İkinci bölüm olan orta kısımdaki ılık bölüme geçer. Ilık kısımda kişi bir müddet vücudunu alıştırır. Vücudunu alıştırdıktan sonra asıl yıkanılan bölüme geçer. Ayrıca sıcağa çok dayanamayan insanlar bu kısımda yıkanır kesesini bu kısımda yaptırırlar ve sıcak yere girmeden hamamı terk ederler. Gaziantep’ deki hamam geleneğinde gündüz bölümü bayanlara, akşam bölümü erkeklere olmak üzere günümüzde de hala böyle devam etmektedir. Erkekler hamama gelmeden önce hazırlık yapmazlar peştamallarını soğukluk kısmında alırlar, genelde damat hamamları, sünnet hamamları ve asker hamamlarında eğlence yapacaklarsa yahlar çekilir, halayı sazlı sözlü hamam sefaları yapılır tabi bu hamam sefalarının vazgeçilmez yemeği çiğköftedir. Bu etkinler genelde ılık kısımda yapılır, ayrıca damadın traşı da damat hamamlarında yine bu kısımda yapılmaktadır. Eskiden hamama 15 günde bir gidilirmiş.  Bayanlar hamama gelmeden birkaç gün öncesinde hazırlık yaparlar yemekler, bohçalar, eğlence için aletleri yani durumdan da anlaşıldığı gibi erkeklerden daha bir teferruatlı hazırlanırlarmış.

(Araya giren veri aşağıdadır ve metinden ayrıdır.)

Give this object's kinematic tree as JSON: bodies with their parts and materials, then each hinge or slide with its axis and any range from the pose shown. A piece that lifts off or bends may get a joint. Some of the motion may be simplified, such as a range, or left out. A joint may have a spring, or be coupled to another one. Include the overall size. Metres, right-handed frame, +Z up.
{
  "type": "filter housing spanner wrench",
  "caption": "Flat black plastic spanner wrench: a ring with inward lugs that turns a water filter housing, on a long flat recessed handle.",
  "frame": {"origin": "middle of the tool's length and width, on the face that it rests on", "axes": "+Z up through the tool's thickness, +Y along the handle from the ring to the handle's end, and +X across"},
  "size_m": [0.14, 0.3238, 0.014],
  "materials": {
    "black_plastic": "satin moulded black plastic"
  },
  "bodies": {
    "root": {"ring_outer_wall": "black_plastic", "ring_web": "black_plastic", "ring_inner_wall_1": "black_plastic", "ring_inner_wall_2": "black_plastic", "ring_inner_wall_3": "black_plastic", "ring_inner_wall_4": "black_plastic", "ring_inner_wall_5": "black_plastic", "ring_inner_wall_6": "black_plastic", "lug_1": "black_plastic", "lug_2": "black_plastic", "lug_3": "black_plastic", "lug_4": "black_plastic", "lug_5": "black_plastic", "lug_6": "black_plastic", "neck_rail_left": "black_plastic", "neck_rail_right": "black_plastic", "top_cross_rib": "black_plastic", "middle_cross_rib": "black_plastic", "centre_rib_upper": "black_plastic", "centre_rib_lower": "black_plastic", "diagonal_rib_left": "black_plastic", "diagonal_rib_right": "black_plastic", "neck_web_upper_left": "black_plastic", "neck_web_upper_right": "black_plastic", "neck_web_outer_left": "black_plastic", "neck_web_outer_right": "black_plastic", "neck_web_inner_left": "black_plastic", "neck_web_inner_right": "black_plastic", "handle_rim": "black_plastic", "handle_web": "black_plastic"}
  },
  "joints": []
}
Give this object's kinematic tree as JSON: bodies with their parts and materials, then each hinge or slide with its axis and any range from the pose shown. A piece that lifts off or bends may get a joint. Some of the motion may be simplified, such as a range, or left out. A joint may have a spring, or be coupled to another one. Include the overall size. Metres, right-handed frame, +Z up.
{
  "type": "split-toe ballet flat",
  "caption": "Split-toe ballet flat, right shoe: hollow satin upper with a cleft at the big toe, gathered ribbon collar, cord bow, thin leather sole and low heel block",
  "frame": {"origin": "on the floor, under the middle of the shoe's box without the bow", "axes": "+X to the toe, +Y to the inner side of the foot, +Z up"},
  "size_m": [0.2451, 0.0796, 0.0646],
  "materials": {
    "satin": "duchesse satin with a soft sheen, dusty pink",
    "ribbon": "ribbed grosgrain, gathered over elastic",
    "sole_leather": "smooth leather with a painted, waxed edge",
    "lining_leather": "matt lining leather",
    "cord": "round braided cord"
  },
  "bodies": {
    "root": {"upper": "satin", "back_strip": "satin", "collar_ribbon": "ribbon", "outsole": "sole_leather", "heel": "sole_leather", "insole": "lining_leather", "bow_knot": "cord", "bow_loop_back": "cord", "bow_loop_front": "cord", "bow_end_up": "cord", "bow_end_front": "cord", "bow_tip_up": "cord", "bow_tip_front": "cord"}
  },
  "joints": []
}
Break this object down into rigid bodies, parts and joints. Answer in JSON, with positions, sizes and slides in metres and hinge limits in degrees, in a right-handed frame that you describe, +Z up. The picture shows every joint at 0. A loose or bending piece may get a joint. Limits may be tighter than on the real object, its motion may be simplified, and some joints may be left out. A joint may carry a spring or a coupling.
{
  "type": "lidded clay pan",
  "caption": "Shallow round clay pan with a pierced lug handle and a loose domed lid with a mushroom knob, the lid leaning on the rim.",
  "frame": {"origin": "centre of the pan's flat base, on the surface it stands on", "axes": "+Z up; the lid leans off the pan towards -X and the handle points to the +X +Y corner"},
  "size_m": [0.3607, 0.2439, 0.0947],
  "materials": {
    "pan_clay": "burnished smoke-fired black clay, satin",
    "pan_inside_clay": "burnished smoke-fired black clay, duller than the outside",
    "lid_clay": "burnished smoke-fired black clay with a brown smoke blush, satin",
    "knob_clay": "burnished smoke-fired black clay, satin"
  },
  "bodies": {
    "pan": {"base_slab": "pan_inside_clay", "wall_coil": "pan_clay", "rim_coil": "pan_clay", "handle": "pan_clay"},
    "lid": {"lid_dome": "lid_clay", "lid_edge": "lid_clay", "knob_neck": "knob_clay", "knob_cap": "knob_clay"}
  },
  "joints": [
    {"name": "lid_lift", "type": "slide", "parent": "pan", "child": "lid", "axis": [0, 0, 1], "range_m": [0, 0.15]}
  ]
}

Üçüncü ve son bölüm olan sıcak kısmın orta bölümünde bulunan taş göbek taşı hamamın yapısına göre sekizgen ya da altıgen olarak değişkenlik göstermektedir. Gaziantep Hamamında başınızı yukarıya kaldırdığımızda kubbenin üstünde daha çok gözenek olduğunu göreceksiniz. Bu gözeneklere fil gözü denmektedir. Buradaki gözeneklerin çok olmasının iki nedeni vardır. Birincisi doğal aydınlık, ikincisi ise o gözeneklerin üstünde mercekli cam fanuslar takılıdır. Bu cam fanuslar güneş ışığını direkt olarak süzerek içeriye verir ve hamam sıcak olan kısmını güneş enerjisi ile beraber daha sıcak hale getirmiş olunur. Ayrıca bu cam fanuslar özeldir, üstten bakıldığı zaman iç kısım görülmez yani buğuludur.

Gelin hamamlarında eğlencelerin yanı sıra şamşırak geleneği vardır. Şamşırak doğal bir parfümdür.  Özü gül suyu olan doğal bir parfümün içerisine misk, amber, tarçın gibi kokusu hoş olan karışımlarda karıştırılarak evlenecek olan kızın başına hamamdan çıkarken sıcaklık bölümü ile ılık bölüm arasında dökülür. Ayrıca bu şamşırağı döken kişide evliliğinde mutlu olan bir kişi olmalı ki mutluluk ondan ona geçmelidir.

Paşa hamamının Gaziantep’teki diğer hamamlardan ayıran özelliklerden biriside “Gulleytin Havuzu” diğer bir adıyla da Mikve Havuzunun olmasıdır. Gulleytin Havuzu Ermeni ve Yahudi vatandaşların girip ruhani yani manevi temizliklerini yaptıkları yerdir. Göbek hizasına kadar su dolu olan bu havuza Yahudilerin din görevlisi olan bir haham eşliğinde 3 defa o suya girip çıkmak kaydıyla günahlarından arınırlarmış. Osmanlı döneminde inşa edilen bu hamamda hoşgörünün, birlik ve beraberliğin sembolü olarak o vatandaşlarda düşünülmüş ve bu havuz inşa edilmiştir.Gaziantep’te doğan bebekler çok şanslıdır.

Bebek doğar 20 gün geçince 20 hamamına, 40 gün olunca ise 40 hamamına götürürler. 40 hamamında önce bebeği tuzlarlar bu tuzlamanın amacı ise bebeğin teri kokmasın ve pişik olmasın diye ardında 40 tas su ile kırklama yapılır. Eskiden kurt başı ile kırklama geleneği varmış bunun amacı ise karabasan al anneye ve çocuğa gelmesin kötü ruhlar bunlardan uzak olsun diye. Ayrıca altta oturan kadın ise çocuğu olmayan başka bir anne kırkı çıkan bebeğin üstünden su onun üstüne dökülsün ve onunda çocuğu olsun diye. Külhan bölümü ise hamamın arkadaki suyun ısıtıldığı yer bu bölümde su ısıtılır ve borular yardımıyla hamama dağıtılır. Ayrıca suyun ısıtıldığı sıcaklık ile de hamam ısıtılmaktadır. Gaziantep Hamam Müzesi Kale yakınında bulunmaktadır.